The GAP Application CRD (gap.io/v1) uses the spec.ingress.kind field to determine how traffic is routed to your application. If not specified, it defaults to Ingress. For ephemeral environments to properly route traffic to your temporary deployment, you must set this to HTTPRoute.
Update your application manifest
Ensure your GAP Application spec includes ingress.kind: HTTPRoute. How you configure this depends on your team's manifest structure, but the resulting application spec should include:
apiVersion: gap.io/v1
kind: Application
spec:
ingress:
host: your-app.apps-int.testgjensidige.io
kind: HTTPRoute # Required for ephemeral environments
Example using Jsonnet
If your team uses Jsonnet templates, you typically pass ingress_kind which gets mapped to spec.ingress.kind:
app {
name:: common.name,
environment:: 'test',
// ... other fields ...
ingress_kind:: 'HTTPRoute', // Required for ephemeral environments
}
The spec.ingress.kind must be set to HTTPRoute for ephemeral environments. If not specified, the GAP Application defaults to Ingress and the ephemeral deployment will not be accessible.

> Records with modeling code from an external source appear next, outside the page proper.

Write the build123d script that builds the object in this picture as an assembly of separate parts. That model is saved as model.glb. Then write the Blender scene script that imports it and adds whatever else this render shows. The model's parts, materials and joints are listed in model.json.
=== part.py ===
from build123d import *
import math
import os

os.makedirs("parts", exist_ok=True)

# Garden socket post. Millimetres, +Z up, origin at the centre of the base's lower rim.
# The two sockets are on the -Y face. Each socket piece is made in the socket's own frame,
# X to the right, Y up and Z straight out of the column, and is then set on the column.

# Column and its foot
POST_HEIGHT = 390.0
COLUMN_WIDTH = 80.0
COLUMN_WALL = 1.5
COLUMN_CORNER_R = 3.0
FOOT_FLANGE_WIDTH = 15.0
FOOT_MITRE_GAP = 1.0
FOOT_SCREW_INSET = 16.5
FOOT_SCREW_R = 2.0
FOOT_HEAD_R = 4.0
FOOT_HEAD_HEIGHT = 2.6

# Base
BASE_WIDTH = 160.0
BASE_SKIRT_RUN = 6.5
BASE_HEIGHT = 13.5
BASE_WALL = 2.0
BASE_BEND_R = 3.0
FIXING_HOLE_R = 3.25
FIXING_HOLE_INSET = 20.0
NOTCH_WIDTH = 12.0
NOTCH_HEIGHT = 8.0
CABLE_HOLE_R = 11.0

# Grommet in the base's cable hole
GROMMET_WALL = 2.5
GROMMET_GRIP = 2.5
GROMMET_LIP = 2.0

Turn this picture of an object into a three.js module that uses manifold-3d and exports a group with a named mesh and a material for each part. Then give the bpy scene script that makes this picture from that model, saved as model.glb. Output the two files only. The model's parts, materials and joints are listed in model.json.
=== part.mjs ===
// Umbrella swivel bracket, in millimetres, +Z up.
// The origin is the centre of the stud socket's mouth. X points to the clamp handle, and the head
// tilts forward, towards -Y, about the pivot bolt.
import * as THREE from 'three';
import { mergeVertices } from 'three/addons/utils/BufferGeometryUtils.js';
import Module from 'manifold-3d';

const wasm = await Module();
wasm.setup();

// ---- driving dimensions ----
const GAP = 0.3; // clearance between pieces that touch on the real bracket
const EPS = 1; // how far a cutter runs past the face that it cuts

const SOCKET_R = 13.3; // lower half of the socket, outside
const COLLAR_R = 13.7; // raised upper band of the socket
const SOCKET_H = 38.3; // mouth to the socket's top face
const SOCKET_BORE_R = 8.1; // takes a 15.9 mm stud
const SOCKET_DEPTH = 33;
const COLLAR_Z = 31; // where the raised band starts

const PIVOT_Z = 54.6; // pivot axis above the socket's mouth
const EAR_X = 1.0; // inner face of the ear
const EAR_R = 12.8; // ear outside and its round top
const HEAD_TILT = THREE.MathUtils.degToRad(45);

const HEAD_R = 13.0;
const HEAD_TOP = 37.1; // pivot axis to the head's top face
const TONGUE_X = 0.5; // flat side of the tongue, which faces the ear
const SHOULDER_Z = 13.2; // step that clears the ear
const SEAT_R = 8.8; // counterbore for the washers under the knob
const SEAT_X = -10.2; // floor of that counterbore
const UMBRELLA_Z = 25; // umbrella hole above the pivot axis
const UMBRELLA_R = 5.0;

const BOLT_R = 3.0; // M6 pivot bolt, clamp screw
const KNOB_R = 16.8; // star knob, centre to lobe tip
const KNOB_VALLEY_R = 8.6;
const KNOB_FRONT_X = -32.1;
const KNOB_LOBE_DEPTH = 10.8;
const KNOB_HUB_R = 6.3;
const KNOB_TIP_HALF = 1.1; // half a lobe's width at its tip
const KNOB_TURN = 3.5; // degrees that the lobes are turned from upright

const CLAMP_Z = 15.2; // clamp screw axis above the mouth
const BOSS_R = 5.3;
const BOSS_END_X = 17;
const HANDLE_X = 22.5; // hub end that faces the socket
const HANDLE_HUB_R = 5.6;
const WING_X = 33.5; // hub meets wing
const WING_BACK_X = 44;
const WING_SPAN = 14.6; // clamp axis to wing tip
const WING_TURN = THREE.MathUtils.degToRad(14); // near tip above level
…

Step 2: Create PR Release Workflow
Create a new workflow file .github/workflows/pr-release.yaml in your code repository.
Key Configuration
1. Set up the workflow trigger for PR events:
on:
pull_request:
types: [labeled, synchronize]
This ensures the workflow runs when:
- The
ephemeral-deploylabel is added to the PR (labeled) - New commits are pushed while the label is present (
synchronize)
2. Add the label check in your if conditions:
if: (github.event.action == 'labeled' && github.event.label.name == 'ephemeral-deploy') || (github.event.action == 'synchronize' && contains(github.event.pull_request.labels.*.name, 'ephemeral-deploy'))
3. Add ephemeral-name to the dispatch action:
- name: "Release PR (Ephemeral Test)"
uses: gjensidige/gap-workflow-dispatch-action@main
with:
# ... other fields from your existing workflow ...

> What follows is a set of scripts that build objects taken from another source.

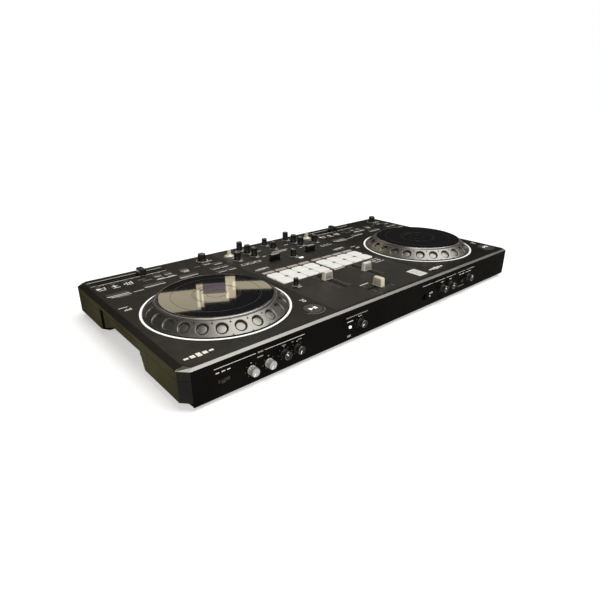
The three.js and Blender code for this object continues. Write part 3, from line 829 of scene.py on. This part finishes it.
# ---------------------------------------------------------------- pads, keys and buttons
def pads():
    for side, _ in SIDES:
        for k in range(1, 9):
            node = f"{side}_pad_{k}"
            w, d, _ = size(node)
            top = top_of(node)
            pad = Piece(node + "_skin", (*centre(node), 0), "pad")
            sections = [
                (0.0, 5.8, -2.6), (0.0, 5.8, top - 0.4), (0.35, 5.6, top - 0.15), (1.0, 5.3, top - 0.04),
                (2.6, 4.5, top), (9.0, 1.5, top),
            ]
            pad.shell([rounded(w - cut, d - cut, r, 6, z) for cut, r, z in sections])
            pad.done(node, [node], angle=60)


def pad_posts():
    """Dark four-pointed posts that fill the space where four pads meet: the black of the plate between the
    pads, raised almost to the pad tops as painted shade for the hole there.
    """
    posts = Piece("pad_corner_black_and_shade_posts", (0, 0, 0), "gap")
    for side, _ in SIDES:
        places = [centre(f"{side}_pad_{k}") for k in range(1, 9)]
        across = sorted({round(x, 2) for x, _ in places})
        middle_y = sum(y for _, y in places) / 8
        top = top_of(side + "_pad_1") - 0.35
        for x0, x1 in zip(across, across[1:]):
            x = (x0 + x1) / 2
            outline = [
                (x + reach * math.cos(i * math.pi / 4), middle_y + reach * math.sin(i * math.pi / 4))
                for i, reach in enumerate((3.0, 1.9) * 4)
            ]
            posts.shell([[(px, py, z) for px, py in outline] for z in (0.02, top)], "gap", smooth=False)
    posts.done(CASE_BODY)


def key(piece, x, y, w, d, material, top=0.55, radius=0.8):
    rings = [
        [(x + px, y + py, z) for px, py, _ in rounded(w - cut, d - cut, max(radius - cut / 2, 0.15), 3)]
        for cut, z in ((0.0, 0.02), (0.0, top - 0.15), (0.25, top), (0.5, top))
    ]
    piece.shell(rings, material)


def play_button(side):
    node = side + "_play_button"
    top = top_of(node)
    button = Piece(node + "_body", (*centre(node), 0), "dark_key")
    button.turned([
        (13.6, -3), (13.8, -2.8), (13.8, top - 0.45), (13.5, top - 0.12), (12.9, top), (11.4, top - 0.05),
        (10.9, top - 0.3), (5.0, top - 0.3),
    ], 72)
    z0, z1 = top - 0.32, top - 0.12
    arrow = [(-6.2, -3.6), (0.2, 0.0), (-6.2, 3.6)]
    button.shell([[(px, py, z) for px, py in arrow] for z in (z0, z1)], "white_key", smooth=False)
    for px in (2.0, 4.8):
        button.block(px, px + 1.5, -3.4, 3.4, z0, z1, "white_key")
    button.done(node, [node], angle=50)


# ---------------------------------------------------------------- legends and small keys
def mark(piece, x, y, w, d, material="print"):
    """A printed dash centred at x, y."""
    piece.block(x - w / 2, x + w / 2, y - d / 2, y + d / 2, *INK, material)


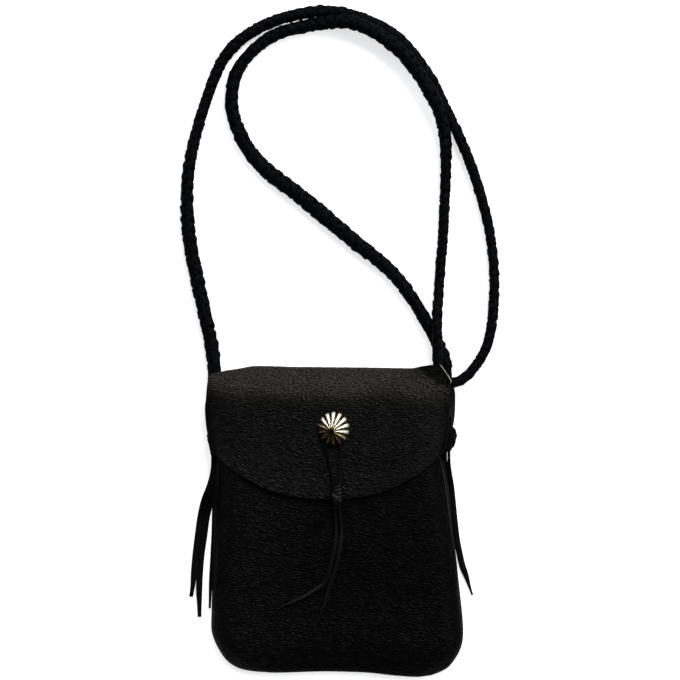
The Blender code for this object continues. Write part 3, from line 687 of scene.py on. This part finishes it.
def antiqued_silver():
    """Warm polished silver, oxidised dark in the grooves, with painted shade low on the flutes on the
    side away from the key light.
    """
    material, tree, shader = new_material("antiqued_silver")
    # The oxide in the grooves and the painted shade on one side both darken the silver
    oxide_and_shade = read_value(tree, "oxide_and_shade").outputs["Fac"]
    uneven = calculate(tree, "MULTIPLY", metal_noise(tree, 900.0, 4.0), 0.45)
    dark = calculate(tree, "ADD", oxide_and_shade, uneven)
    warm = remap(tree, dark, 0.3, 0.6, 0.0, 1.0)
    share = remap(tree, dark, 0.5, 0.85, 0.0, 1.0)
    bright = mix_colours(tree, warm, SILVER_BRIGHT, SILVER_WARM)
    colour = mix_colours(tree, share, bright, SILVER_OXIDE_AND_SHADE)
    tree.links.new(colour, shader.inputs["Base Color"])
    tree.links.new(remap(tree, share, 0.0, 1.0, 0.3, 0.55), shader.inputs["Roughness"])
    shader.inputs["Metallic"].default_value = 1.0
    add_bump(tree, shader, metal_noise(tree, 2600.0, 2.0), 0.25, SCRATCH_DEPTH)
    return material


def plain_silver():
    """The hidden wire shank's finish."""
    material, tree, shader = new_material("shank_silver")
    colour = mix_colours(tree, metal_noise(tree, 700.0, 3.0), SHANK_DARK, SHANK_LIGHT)
    tree.links.new(colour, shader.inputs["Base Color"])
    shader.inputs["Metallic"].default_value = 1.0
    shader.inputs["Roughness"].default_value = 0.35
    return material


LEATHER = bag_leather()
BRAID_LEATHER = suede("braided_leather", (0.0001, 0.0001, 0.0002), (0.0042, 0.0055, 0.0078), 0.6, 0.02)
THONG_LEATHER = suede("thong_leather", (0.0003, 0.0003, 0.0004), (0.0018, 0.0019, 0.002), 0.55, 0.04)
LACE_LEATHER = suede("lace_leather", (0.0002, 0.0002, 0.0002), (0.0013, 0.0013, 0.0013), 0.36, 0.1)
SILVER = antiqued_silver()


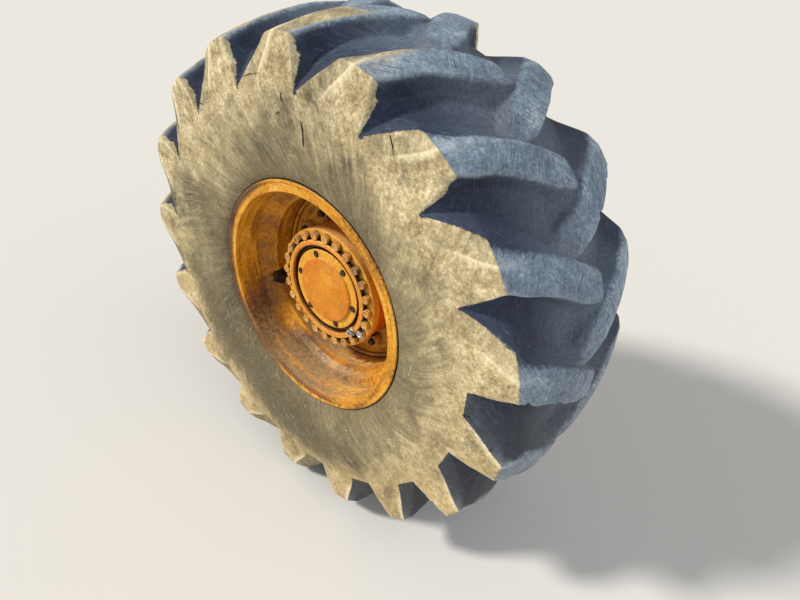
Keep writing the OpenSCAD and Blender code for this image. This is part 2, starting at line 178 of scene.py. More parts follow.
def add_node(tree, kind, *values, inputs=None, ramp=(), out=None, **settings):
    """Adds a shader node and returns an output of it, the first in use unless out names another.

    A kind in capitals is an operation on numbers, or on vectors where the first value is one, and a mix
    takes the type of what it mixes. Values fill the inputs in use in order, and inputs fills them by name."""
    types = [getattr(value, "type", "RGBA") for value in values]
    if kind.isupper():
        kind, settings["operation"] = "VectorMath" if types[0] == "VECTOR" else "Math", kind
    node = tree.nodes.new("ShaderNode" + kind)
    if kind == "Mix":
        node.data_type = {"VALUE": "FLOAT", "VECTOR": "VECTOR"}.get(types[1], "RGBA")
    for name, value in settings.items():
        setattr(node, name, value)
    if ramp:
        elements = node.color_ramp.elements
        while len(elements) < len(ramp):
            elements.new(0.5)
        for element, (position, shade) in zip(elements, ramp):
            element.position = position
            element.color = rgba(shade)
    in_use = [socket for socket in node.inputs if socket.enabled]
    named = [(node.inputs[name], value) for name, value in (inputs or {}).items()]
    for socket, value in [*zip(in_use, values), *named]:
        if isinstance(value, bpy.types.NodeSocket):
            tree.links.new(value, socket)
        else:
            socket.default_value = rgba(value) if socket.type == "RGBA" else value
    return node.outputs[out] if out else next((socket for socket in node.outputs if socket.enabled), None)


def new_material(name, build, *values, **settings):
    """A material whose nodes build adds. It gets the function that adds one and the place on the piece,
    and returns the shader's inputs."""
    material = bpy.data.materials.new(name)
    material.use_nodes = True
    material.node_tree.nodes.clear()
    add = partial(add_node, material.node_tree)
    inputs = build(add, add("TexCoord", out="Object"), *values, **settings)
    add("OutputMaterial", add("BsdfPrincipled", inputs=inputs))
    return material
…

ephemeral-name: ${{ github.event.pull_request.number }}
The ephemeral-name parameter uses the PR number to create a unique ephemeral environment for each pull request.
Step 3: Triggering an Ephemeral Deployment
Once your workflow is in place, triggering an ephemeral deployment is simple:
- Create a Pull Request in your code repository with your changes
- Add the
ephemeral-deploylabel to the PR - Wait for the workflow to complete
The workflow will:
- Build your application
- Push the Docker image to Azure Container Registry
- Create a PR in your manifest repository with the ephemeral configuration
What happens in the manifest repository
A Pull Request is automatically created in your manifest repository with a title like:
feat(<your-app>/test): ephemeral deploy (name=<PR-number>,app=<your-app>)
This PR contains the updated params.json with your container image and metadata:
{
"container_image": "gjensidige.azurecr.io/<team>/<app>:<tag>@sha256:...",
"container_image_tag": "<tag>",
"github": {
"workflow_actor_username": "<your-username>",
"repo_name": "<your-app>",
"repo_commit_sha": "<commit-sha>",
"manifest_repo_name": "<manifest-repo>",
"manifest_repo_commit_sha": "<manifest-commit>"
}
}
Step 4: Accessing Your Ephemeral Environment
Once Argo CD syncs the changes, your ephemeral application will be available. You can find it in Argo CD with a name pattern:
<your-app>.<pr-number>.apps-int-test
In Argo CD, you'll see two applications:
- Your main test deployment (e.g.,
api-commercial-checkout-dk.apps-int-test) - Your ephemeral deployment (e.g.,
api-commercial-checkout-dk.test.33.apps-int-test)
Updating an Ephemeral Environment
When you push new commits to your PR:
- The workflow automatically triggers (due to
synchronizeevent) - A new image is built and pushed
- The manifest PR is updated with the new image
- Argo CD syncs the changes
As long as the ephemeral-deploy label is present, any new commits will update the ephemeral environment.
Cleaning Up Ephemeral Environments
Ephemeral environments are cleaned up automatically when you no longer need them. There are several ways to trigger cleanup:
From your Code Repository PR
| Action | Result |
|---|---|
| Close the PR | Ephemeral environment is deleted, manifest PR label removed |
Remove ephemeral-deploy label | Ephemeral environment is deleted, manifest PR label removed |
| Merge the PR | Ephemeral environment is deleted (merged to main triggers normal deploy) |
From the Manifest Repository PR
| Action | Result |
|---|---|
| Close the PR | Ephemeral environment is deleted |
| Remove the ephemeral label | Ephemeral environment is deleted |
Closing or removing the label from the manifest repository PR will not close your code repository PR—it will only remove the ephemeral-deploy label from it.